Celebrate on June 22 and beyond. This year is the 25th anniversary of the 1999 Supreme Court Decision Olmstead v. L.C. 25 years ago, when Elaine Wilson and Lois Curtis advocated for – and won – their rights. The women also reaffirmed the rights of disabled Americans everywhere, including people for generations to come.

The right to live in the most integrated setting possible is tied to so many important pieces of federal and state legislation, including the Americans with Disabilities Act (ADA). Had we not had the ADA in place at the time the women’s lawsuit was filed, one wonders if there would have been any change at all.

The Interstate 35W bridge in Minneapolis will be lit to celebrate the 25th anniversary of the Olmstead decision. The bridge will be lit on Saturday, June 22starting a half hour before sunset to a half hour after sunrise. It will be lit in the colors of the disability pride flag. The Olmstead Implementation Office will share a photo of the lit up bridge on our website, social media, and newsletter. Visit

The colors of the disability pride flag are:

  • Black is to mourn and honor people with disabilities who have died.
  • Green is for sensory disabilities.
  • Blue represents emotional and psychiatric disabilities.
  • White stands for non-visible and undiagnosed disabilities.
  • Gold is for neurodiversity.
  • Red represents physical disabilities.

The bridge lightings for special events are always great to see, even if you cannot be there in person.

Then at noon-1:30 p.m.

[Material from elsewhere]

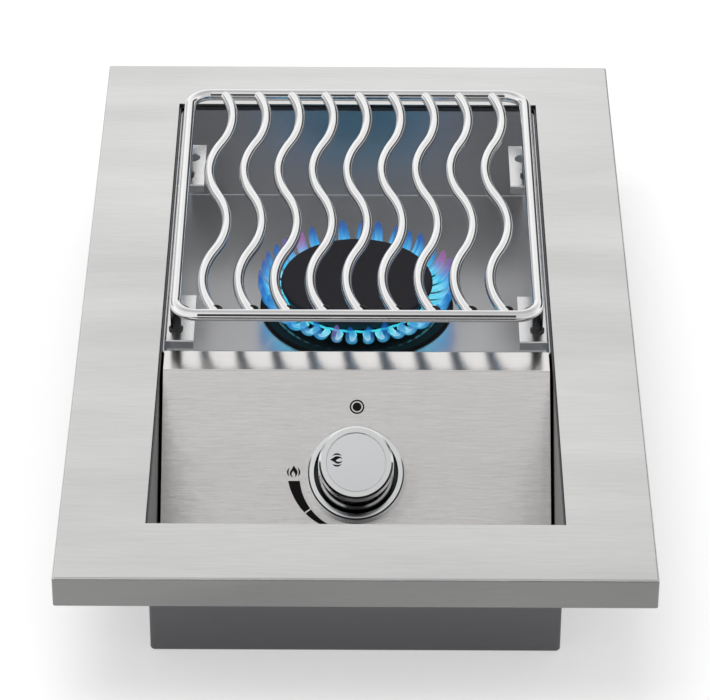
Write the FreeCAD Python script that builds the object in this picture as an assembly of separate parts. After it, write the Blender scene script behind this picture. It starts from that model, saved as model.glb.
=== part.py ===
import FreeCAD, Part
import math
import os

from FreeCAD import Vector

# Built in side burner. Millimetres, +Z up, +Y towards the back, +X to the right of the cook.
# The origin is the middle of the rectangle that the unit covers, at the height of its base.

# Whole unit and trim frame
unit_height = 99.0
trim_width = 362.0
trim_depth = 610.0
trim_skirt_height = 20.5
trim_return_width = 12.0
trim_lip_height = 10.0
trim_sheet = 1.2
trim_fold = 1.6
opening_width = 255.4
opening_depth = 500.0

# Housing box and burner tray
housing_sheet = 1.0
housing_corner = 3.0
housing_base_fold = 2.0
housing_top_drop = 2.0
vent_slot_length = 40.0
vent_slot_width = 5.0
vent_slot_pitch = 12.0
vent_slot_count = 6
vent_row_offset = 45.0
vent_row_start = 21.0
tray_sheet = 0.8
tray_corner = 6.0
tray_floor_clear = 1.2
tray_wall_drop = 4.0

# Control panel: a level ledge behind a face that falls forward
panel_sheet = 1.0
panel_fold = 1.2
panel_side_gap = 2.0
panel_flange = 8.0
panel_toe_height = 12.0
panel_foot = 14.0
panel_screw_inset = 34.4
ledge_drop = 1.0
basin_depth = 311.0
ledge_depth = 23.5
ledge_lip = 10.0
panel_slope = 42.0

# Brackets under the grate's feet
bracket_sheet = 1.2
bracket_top_drop = 6.0
bracket_reach = 18.7
bracket_length = 54.0
bracket_lip = 6.0
bracket_leg = 22.0
bracket_pin_back = 14.0
bracket_hole_radius = 5.5
bracket_hole_back = 37.0
bracket_hole_inset = 9.2

# Grate
rail_radius = 4.0
rail_height = 15.0
rail_inset = 6.8
rail_front_gap = 16.0
rail_back_gap = 12.8
rail_corner = 15.0
rod_radius = 3.7
rod_count = 9
rod_half_waves = 4
rod_amplitude = 7.0
rod_straight = 8.0
leg_radius = 3.5
leg_collar_radius = 4.75
leg_collar_height = 1.5
leg_pin_radius = 2.5
leg_pin_length = 5.0
leg_pin_gap = 0.5
rear_leg_inset = 74.2

# Burner
burner_set_back = 5.4
drip_ring_radius = 67.0
drip_ring_width = 7.0
drip_ring_height = 2.5
drip_spigot = 1.1
drip_spigot_depth = 1.6
bowl_rim_radius = 58.5
bowl_rim_height = 1.3
bowl_chamber_radius = 46.0
bowl_wall = 2.5
bowl_floor = 2.0
bowl_clear = 0.2
seat_clear = 0.6
head_radius = 48.0
head_wall = 4.8
head_height = 18.4
port_count = 36
port_width = 1.8
port_height = 6.0
port_low = 8.4
cap_radius = 52.5
cap_thickness = 6.0
cap_edge = 2.0
cap_skirt_wall = 1.7
cap_skirt_depth = 3.5
cap_gap = 0.3
tube_radius = 8.0
tube_wall = 1.0
tube_mouth_radius = 10.4
tube_mouth_length = 14.0
tube_taper_length = 10.0
air_window_length = 8.0
air_window_width = 7.0
pedestal_width = 36.0
pedestal_reach = 48.0
pedestal_foot = 12.0
pedestal_sheet = 1.2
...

Tuesday, June 25, there is the opportunity to attend the Olmstead Day Celebration to commemorate disability advocacy. Attend and hear Colleen Wieck of the Minnesota Governor’s Council on Developmental Disabilities speak about the long history of disability advocacy that brought us to today. David Dively of the Minnesota Council on Disability will share about how disability advocacy continues to shape life today. Self-advocate Brittanie Hernandez-Wilson will discuss the future of disability advocacy.

All three speakers will share insights on the past, present and future of disability advocacy in a panel discussion.

The event is free and online. But you need to preregister. It only takes a minute or two, and you’re set. You can also send in questions for the panel.


And here’s today’s bit of trivia. We get asked if the landmark case has ties to Minnesota. That’s a no. Our county is Olmsted, not Olmstead. The case namesake was Tommy Olmstead, a Georgia state official.

In 1855, Minnesota’s territorial legislature created Olmsted County. It is named after David Olmsted. He was the first mayor of St. Paul but was never a resident of the county named for him.